To save water, the State Water Board’s April 6 Drought Order reduced the Delta outflow standard to 4000 cfs Net Delta Outflow Index (NDOI) and allowed the Delta salinity standard compliance point to move upstream to near Rio Vista. Normally the NDOI would be 7100 cfs, and the salinity compliance would be further downstream toward Collinsville. South Delta exports are limited in the Order to 1500 cubic feet per second (cfs).

I provide the following picture of Delta conditions during a mid-April spring tide (strong incoming tide phase).

(Map source: USGS map of Delta gage locations.)

(Map source: USGS map of Delta gage locations.)

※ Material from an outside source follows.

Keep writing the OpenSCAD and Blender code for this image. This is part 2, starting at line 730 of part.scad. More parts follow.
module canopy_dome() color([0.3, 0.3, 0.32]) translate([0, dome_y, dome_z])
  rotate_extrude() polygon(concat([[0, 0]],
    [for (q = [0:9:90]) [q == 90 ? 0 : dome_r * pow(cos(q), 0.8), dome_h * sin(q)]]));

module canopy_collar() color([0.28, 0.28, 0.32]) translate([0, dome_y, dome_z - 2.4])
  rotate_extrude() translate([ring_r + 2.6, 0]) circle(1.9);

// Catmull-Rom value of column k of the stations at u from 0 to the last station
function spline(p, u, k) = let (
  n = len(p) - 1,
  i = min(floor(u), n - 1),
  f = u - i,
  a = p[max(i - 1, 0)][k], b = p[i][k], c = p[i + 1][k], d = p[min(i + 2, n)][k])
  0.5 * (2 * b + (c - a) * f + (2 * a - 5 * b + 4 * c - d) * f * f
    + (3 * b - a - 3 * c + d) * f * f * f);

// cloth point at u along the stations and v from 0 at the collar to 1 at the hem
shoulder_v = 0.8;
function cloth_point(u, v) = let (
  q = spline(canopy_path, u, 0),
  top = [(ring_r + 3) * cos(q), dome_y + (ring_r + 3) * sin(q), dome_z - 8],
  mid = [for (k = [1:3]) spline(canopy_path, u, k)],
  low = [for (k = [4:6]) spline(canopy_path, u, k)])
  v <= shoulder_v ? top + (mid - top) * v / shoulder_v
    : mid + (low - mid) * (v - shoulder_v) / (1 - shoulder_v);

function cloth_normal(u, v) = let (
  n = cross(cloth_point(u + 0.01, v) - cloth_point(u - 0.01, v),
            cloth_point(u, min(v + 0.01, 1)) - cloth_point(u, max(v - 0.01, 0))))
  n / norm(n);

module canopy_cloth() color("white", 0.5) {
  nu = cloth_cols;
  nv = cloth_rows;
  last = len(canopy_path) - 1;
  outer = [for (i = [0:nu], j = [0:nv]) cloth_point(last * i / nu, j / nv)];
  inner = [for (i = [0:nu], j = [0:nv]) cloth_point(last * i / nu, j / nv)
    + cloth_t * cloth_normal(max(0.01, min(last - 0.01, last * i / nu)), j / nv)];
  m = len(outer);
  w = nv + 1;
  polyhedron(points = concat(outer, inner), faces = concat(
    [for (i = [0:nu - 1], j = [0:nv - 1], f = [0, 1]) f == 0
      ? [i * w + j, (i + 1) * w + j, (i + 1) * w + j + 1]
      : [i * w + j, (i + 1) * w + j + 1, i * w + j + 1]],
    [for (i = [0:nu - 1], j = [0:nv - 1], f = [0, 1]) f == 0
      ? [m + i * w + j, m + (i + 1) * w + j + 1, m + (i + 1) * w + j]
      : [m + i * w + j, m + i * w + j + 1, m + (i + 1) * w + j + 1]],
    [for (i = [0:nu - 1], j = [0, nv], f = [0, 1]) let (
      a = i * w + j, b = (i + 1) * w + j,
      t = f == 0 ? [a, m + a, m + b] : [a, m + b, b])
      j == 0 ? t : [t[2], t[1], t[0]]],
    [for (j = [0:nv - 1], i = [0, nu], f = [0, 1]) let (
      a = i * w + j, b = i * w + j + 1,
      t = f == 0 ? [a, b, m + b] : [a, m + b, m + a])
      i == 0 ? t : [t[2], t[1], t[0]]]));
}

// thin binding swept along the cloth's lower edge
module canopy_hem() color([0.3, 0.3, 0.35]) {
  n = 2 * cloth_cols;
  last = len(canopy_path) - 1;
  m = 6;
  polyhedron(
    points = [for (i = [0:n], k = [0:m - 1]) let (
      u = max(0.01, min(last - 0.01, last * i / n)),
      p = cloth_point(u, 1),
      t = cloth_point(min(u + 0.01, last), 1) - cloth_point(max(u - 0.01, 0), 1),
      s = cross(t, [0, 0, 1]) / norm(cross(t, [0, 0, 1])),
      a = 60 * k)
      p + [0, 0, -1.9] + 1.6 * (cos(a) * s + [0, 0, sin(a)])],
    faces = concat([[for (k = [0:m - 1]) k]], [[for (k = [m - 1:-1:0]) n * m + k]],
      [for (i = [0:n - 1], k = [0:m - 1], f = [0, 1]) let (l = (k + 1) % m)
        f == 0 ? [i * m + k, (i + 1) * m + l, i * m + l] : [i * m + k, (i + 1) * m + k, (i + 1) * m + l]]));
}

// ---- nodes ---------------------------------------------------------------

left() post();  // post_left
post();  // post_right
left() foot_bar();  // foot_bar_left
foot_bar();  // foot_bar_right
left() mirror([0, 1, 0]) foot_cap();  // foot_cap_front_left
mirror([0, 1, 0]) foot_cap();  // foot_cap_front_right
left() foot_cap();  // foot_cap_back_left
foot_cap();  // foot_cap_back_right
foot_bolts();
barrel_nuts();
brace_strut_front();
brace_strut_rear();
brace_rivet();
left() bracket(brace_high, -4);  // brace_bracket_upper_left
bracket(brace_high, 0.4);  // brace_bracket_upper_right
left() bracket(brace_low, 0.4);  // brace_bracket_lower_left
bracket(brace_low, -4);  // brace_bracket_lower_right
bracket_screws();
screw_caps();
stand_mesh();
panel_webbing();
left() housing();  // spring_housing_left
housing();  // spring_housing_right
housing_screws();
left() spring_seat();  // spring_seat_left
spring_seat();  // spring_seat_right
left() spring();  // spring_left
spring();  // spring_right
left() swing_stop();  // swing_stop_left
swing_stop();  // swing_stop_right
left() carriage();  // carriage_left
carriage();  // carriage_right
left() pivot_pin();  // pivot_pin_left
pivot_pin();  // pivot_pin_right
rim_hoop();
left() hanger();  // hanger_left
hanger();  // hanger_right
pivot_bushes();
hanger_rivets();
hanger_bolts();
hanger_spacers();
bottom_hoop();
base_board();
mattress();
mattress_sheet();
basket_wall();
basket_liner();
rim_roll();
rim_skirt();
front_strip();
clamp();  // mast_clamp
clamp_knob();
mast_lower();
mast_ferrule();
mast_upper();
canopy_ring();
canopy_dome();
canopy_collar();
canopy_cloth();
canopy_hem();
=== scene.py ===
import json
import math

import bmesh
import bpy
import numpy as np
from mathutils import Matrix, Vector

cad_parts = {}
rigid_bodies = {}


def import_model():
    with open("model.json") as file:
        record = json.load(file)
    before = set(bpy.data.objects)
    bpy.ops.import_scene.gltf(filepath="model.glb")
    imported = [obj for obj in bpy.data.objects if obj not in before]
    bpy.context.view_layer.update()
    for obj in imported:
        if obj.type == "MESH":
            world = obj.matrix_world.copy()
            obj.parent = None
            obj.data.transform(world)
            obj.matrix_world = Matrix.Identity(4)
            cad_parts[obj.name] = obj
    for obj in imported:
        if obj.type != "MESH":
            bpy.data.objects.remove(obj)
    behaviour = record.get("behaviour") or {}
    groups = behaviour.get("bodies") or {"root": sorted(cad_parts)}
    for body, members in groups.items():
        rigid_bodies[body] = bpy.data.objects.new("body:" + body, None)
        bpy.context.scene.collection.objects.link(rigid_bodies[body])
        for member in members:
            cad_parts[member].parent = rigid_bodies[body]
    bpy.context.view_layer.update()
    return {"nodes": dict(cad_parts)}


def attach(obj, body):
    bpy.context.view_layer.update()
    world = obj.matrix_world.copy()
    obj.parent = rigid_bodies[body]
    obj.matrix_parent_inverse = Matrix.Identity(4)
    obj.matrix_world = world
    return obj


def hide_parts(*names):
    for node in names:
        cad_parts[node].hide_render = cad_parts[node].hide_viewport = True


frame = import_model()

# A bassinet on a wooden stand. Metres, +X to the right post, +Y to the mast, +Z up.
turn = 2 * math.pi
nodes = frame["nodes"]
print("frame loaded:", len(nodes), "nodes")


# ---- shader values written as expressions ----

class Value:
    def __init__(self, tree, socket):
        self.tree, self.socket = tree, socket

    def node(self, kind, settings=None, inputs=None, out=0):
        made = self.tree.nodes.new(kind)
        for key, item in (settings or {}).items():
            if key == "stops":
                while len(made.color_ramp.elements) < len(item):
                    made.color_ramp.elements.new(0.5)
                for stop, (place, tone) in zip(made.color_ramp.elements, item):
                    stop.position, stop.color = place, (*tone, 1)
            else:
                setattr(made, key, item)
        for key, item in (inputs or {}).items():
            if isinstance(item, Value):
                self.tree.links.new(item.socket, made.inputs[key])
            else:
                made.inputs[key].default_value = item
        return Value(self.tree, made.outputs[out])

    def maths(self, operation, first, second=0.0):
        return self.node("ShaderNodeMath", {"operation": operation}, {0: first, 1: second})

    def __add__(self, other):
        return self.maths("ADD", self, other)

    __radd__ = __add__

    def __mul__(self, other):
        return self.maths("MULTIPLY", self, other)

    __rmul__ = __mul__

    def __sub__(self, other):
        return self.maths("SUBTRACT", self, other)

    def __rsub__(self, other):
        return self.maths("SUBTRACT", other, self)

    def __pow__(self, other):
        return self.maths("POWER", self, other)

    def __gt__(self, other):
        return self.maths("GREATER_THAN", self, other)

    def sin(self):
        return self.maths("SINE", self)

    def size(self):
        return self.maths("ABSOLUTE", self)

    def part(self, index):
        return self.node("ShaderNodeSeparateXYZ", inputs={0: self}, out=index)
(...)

The magenta and light green lines represent, respectively, the high tide upstream salt-intrusion limit of X2 (2640 EC salinity) and upper extent of the Low Salinity Zone (LSZ) (500 EC salinity). The red and blue arrows represent the net tidally filtered (average daily) flows in cfs for their locations. The dark green region represents an area of strong plankton bloom determined from mid-April chlorophyll measurements.

There are a number of important points about this picture and what it depicts:

  1. The Order requires NDOI of 4000 cfs. Reclamation’s calculated NDOI on April 16 was 4966 cfs1. The USGS measured the actual Net Delta Outflow on April 16 as -3741 cfs. Outflow is negative because the high spring tide overcomes the freshwater inflows to the Delta.
  2. The spring tide also moves X2 and the LSZ upstream into the central area of the Delta.
  3. Longfin and Delta smelt young tend to concentrate in the area of X2 and upstream to the head of the LSZ (light green line). One reason for this is that it puts them in the zone of high estuary productivity (high chlorophyll and turbidity), where their potential for higher growth and survival is greater.
  4. Net negative flows draw smelt into the central Delta including Franks Tract, a notorious habitat of predatory fish. The smelt (and the LSZ and its plankton bloom) are also being drawn south in Old and Middle Rivers to the south Delta federal and state export pumps. Water pulled from the central Delta is replaced by water from the Sacramento River near Rio Vista, which becomes poor smelt habitat because it is fresh and warm, and has low turbidity and productivity.

In addition to restoring Delta flow and salinity requirements that were weakened by the State Board’s April 6, 2015 Order, what else should be done to reduce these negative effects on the LSZ and smelt during drought conditions?

  • During spring tides, more real Delta outflow is needed. This can come in two ways: 1) more inflow (reduce upstream Valley diversions); or 2) reduced Delta exports and diversions.
  • Install a False River flow barrier (on north side of Bethel Island), which would stop tidal pumping of X2 water from the Jersey Point area of the west Delta into Franks Tract in the central Delta. (Note that tidal flow would then be forced up the San Joaquin channel on north side of Bradford Island and Webb Tract.)
  • Open the Delta Cross Channel (part of the day) in the north Delta to increase freshwater inflow to lower San Joaquin channel in the central Delta. Since salmon tend to migrate at night, daytime Delta Cross Channel openings draw fewer young salmon from the Sacramento River.
  • Install the Head-of-Old-River flow barrier (location is south and east of the map area) to increase freshwater flow from the San Joaquin River into the central Delta.